◆ **Given request**: Quote the whole listing word for word, please.

◆ **Information provided**:

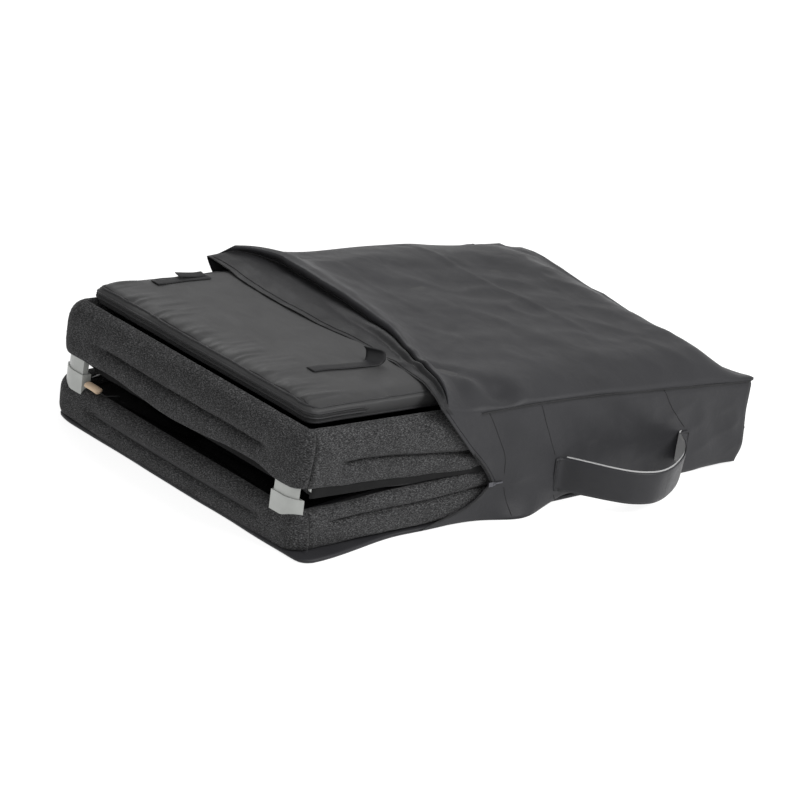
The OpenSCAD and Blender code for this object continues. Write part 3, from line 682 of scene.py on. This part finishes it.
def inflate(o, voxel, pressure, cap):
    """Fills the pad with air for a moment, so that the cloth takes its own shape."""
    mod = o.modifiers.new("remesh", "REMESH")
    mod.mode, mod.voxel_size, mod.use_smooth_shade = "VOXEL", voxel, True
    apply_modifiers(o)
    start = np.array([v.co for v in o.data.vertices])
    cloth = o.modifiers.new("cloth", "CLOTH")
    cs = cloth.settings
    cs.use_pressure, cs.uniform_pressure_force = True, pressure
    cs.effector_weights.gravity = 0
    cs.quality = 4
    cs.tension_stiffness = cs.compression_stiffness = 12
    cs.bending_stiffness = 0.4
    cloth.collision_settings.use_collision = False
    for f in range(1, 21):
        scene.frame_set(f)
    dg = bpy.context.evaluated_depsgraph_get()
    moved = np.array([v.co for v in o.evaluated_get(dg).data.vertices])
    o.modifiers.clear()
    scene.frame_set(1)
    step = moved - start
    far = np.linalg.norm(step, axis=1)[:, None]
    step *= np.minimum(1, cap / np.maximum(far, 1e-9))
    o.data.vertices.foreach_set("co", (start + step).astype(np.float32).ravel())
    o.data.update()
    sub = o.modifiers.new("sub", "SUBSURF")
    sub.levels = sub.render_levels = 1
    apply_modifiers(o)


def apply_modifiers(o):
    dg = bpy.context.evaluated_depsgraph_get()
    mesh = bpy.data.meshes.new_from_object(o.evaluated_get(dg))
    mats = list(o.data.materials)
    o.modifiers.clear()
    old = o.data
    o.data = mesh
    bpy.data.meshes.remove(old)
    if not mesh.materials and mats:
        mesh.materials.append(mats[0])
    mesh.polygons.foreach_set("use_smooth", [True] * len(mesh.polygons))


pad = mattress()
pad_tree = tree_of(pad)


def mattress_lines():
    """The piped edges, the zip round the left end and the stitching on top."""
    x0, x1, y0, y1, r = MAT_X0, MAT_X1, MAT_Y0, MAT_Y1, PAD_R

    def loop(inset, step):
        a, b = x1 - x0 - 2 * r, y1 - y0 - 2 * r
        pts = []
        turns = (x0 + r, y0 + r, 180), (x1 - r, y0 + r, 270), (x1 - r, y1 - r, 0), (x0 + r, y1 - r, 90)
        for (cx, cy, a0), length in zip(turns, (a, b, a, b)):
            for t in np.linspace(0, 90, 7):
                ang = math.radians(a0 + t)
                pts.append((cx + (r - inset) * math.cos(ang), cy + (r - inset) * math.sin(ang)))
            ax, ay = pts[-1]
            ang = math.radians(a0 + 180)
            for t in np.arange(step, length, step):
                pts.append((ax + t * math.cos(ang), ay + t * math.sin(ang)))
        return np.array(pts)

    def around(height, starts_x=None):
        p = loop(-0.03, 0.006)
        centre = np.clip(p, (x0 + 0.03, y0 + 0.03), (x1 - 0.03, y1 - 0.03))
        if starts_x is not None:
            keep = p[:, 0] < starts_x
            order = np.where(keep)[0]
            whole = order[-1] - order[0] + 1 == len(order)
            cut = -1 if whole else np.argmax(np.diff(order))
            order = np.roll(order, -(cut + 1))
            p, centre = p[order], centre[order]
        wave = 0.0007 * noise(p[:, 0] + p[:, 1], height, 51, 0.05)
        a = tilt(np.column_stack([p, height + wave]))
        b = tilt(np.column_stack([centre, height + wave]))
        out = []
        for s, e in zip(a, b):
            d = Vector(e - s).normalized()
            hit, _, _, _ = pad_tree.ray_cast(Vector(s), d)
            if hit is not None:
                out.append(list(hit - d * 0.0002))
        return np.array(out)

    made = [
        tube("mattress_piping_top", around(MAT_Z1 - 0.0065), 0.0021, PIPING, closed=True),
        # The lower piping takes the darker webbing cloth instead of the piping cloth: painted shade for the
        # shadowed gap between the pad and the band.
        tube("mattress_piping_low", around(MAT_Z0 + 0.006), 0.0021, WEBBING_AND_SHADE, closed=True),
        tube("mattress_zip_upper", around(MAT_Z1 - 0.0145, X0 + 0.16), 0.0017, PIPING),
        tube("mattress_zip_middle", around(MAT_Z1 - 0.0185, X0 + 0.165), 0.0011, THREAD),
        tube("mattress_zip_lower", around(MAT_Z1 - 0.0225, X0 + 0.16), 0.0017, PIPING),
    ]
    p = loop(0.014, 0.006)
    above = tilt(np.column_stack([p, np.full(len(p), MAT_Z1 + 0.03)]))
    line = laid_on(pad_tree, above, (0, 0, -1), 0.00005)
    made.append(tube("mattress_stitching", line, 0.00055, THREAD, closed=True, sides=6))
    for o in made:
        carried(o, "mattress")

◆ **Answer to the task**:
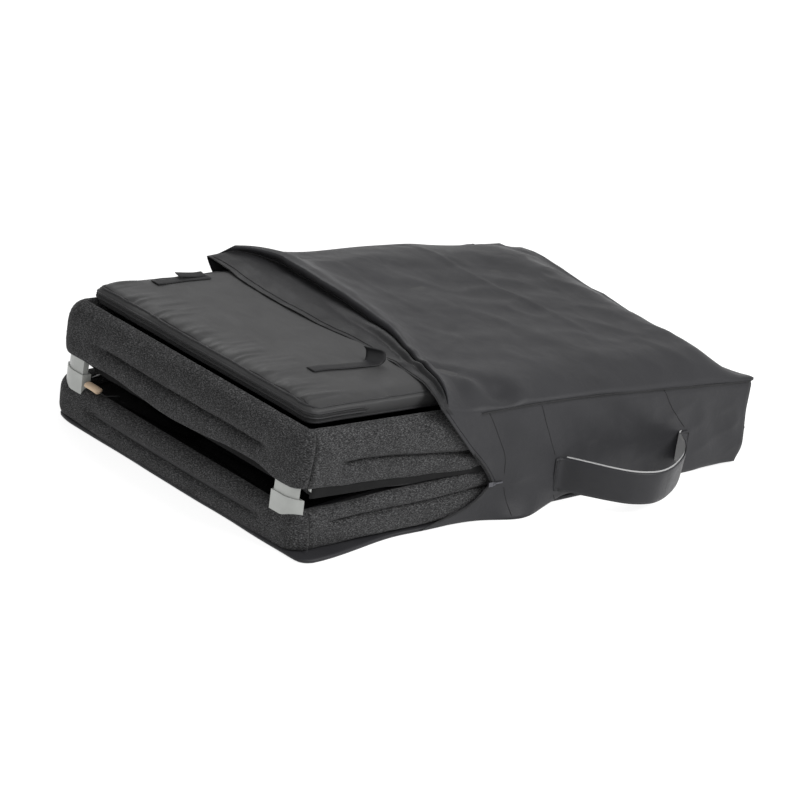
The OpenSCAD and Blender code for this object continues. Write part 3, from line 682 of scene.py on. This part finishes it.
def inflate(o, voxel, pressure, cap):
    """Fills the pad with air for a moment, so that the cloth takes its own shape."""
    mod = o.modifiers.new("remesh", "REMESH")
    mod.mode, mod.voxel_size, mod.use_smooth_shade = "VOXEL", voxel, True
    apply_modifiers(o)
    start = np.array([v.co for v in o.data.vertices])
    cloth = o.modifiers.new("cloth", "CLOTH")
    cs = cloth.settings
    cs.use_pressure, cs.uniform_pressure_force = True, pressure
    cs.effector_weights.gravity = 0
    cs.quality = 4
    cs.tension_stiffness = cs.compression_stiffness = 12
    cs.bending_stiffness = 0.4
    cloth.collision_settings.use_collision = False
    for f in range(1, 21):
        scene.frame_set(f)
    dg = bpy.context.evaluated_depsgraph_get()
    moved = np.array([v.co for v in o.evaluated_get(dg).data.vertices])
    o.modifiers.clear()
    scene.frame_set(1)
    step = moved - start
    far = np.linalg.norm(step, axis=1)[:, None]
    step *= np.minimum(1, cap / np.maximum(far, 1e-9))
    o.data.vertices.foreach_set("co", (start + step).astype(np.float32).ravel())
    o.data.update()
    sub = o.modifiers.new("sub", "SUBSURF")
    sub.levels = sub.render_levels = 1
    apply_modifiers(o)


def apply_modifiers(o):
    dg = bpy.context.evaluated_depsgraph_get()
    mesh = bpy.data.meshes.new_from_object(o.evaluated_get(dg))
    mats = list(o.data.materials)
    o.modifiers.clear()
    old = o.data
    o.data = mesh
    bpy.data.meshes.remove(old)
    if not mesh.materials and mats:
        mesh.materials.append(mats[0])
    mesh.polygons.foreach_set("use_smooth", [True] * len(mesh.polygons))


pad = mattress()
pad_tree = tree_of(pad)


def mattress_lines():
    """The piped edges, the zip round the left end and the stitching on top."""
    x0, x1, y0, y1, r = MAT_X0, MAT_X1, MAT_Y0, MAT_Y1, PAD_R

    def loop(inset, step):
        a, b = x1 - x0 - 2 * r, y1 - y0 - 2 * r
        pts = []
        turns = (x0 + r, y0 + r, 180), (x1 - r, y0 + r, 270), (x1 - r, y1 - r, 0), (x0 + r, y1 - r, 90)
        for (cx, cy, a0), length in zip(turns, (a, b, a, b)):
            for t in np.linspace(0, 90, 7):
                ang = math.radians(a0 + t)
                pts.append((cx + (r - inset) * math.cos(ang), cy + (r - inset) * math.sin(ang)))
            ax, ay = pts[-1]
            ang = math.radians(a0 + 180)
            for t in np.arange(step, length, step):
                pts.append((ax + t * math.cos(ang), ay + t * math.sin(ang)))
        return np.array(pts)

    def around(height, starts_x=None):
        p = loop(-0.03, 0.006)
        centre = np.clip(p, (x0 + 0.03, y0 + 0.03), (x1 - 0.03, y1 - 0.03))
        if starts_x is not None:
            keep = p[:, 0] < starts_x
            order = np.where(keep)[0]
            whole = order[-1] - order[0] + 1 == len(order)
            cut = -1 if whole else np.argmax(np.diff(order))
            order = np.roll(order, -(cut + 1))
            p, centre = p[order], centre[order]
        wave = 0.0007 * noise(p[:, 0] + p[:, 1], height, 51, 0.05)
        a = tilt(np.column_stack([p, height + wave]))
        b = tilt(np.column_stack([centre, height + wave]))
        out = []
        for s, e in zip(a, b):
            d = Vector(e - s).normalized()
            hit, _, _, _ = pad_tree.ray_cast(Vector(s), d)
            if hit is not None:
                out.append(list(hit - d * 0.0002))
        return np.array(out)

    made = [
        tube("mattress_piping_top", around(MAT_Z1 - 0.0065), 0.0021, PIPING, closed=True),
        # The lower piping takes the darker webbing cloth instead of the piping cloth: painted shade for the
        # shadowed gap between the pad and the band.
        tube("mattress_piping_low", around(MAT_Z0 + 0.006), 0.0021, WEBBING_AND_SHADE, closed=True),
        tube("mattress_zip_upper", around(MAT_Z1 - 0.0145, X0 + 0.16), 0.0017, PIPING),
        tube("mattress_zip_middle", around(MAT_Z1 - 0.0185, X0 + 0.165), 0.0011, THREAD),
        tube("mattress_zip_lower", around(MAT_Z1 - 0.0225, X0 + 0.16), 0.0017, PIPING),
    ]
    p = loop(0.014, 0.006)
    above = tilt(np.column_stack([p, np.full(len(p), MAT_Z1 + 0.03)]))
    line = laid_on(pad_tree, above, (0, 0, -1), 0.00005)
    made.append(tube("mattress_stitching", line, 0.00055, THREAD, closed=True, sides=6))
    for o in made:
        carried(o, "mattress")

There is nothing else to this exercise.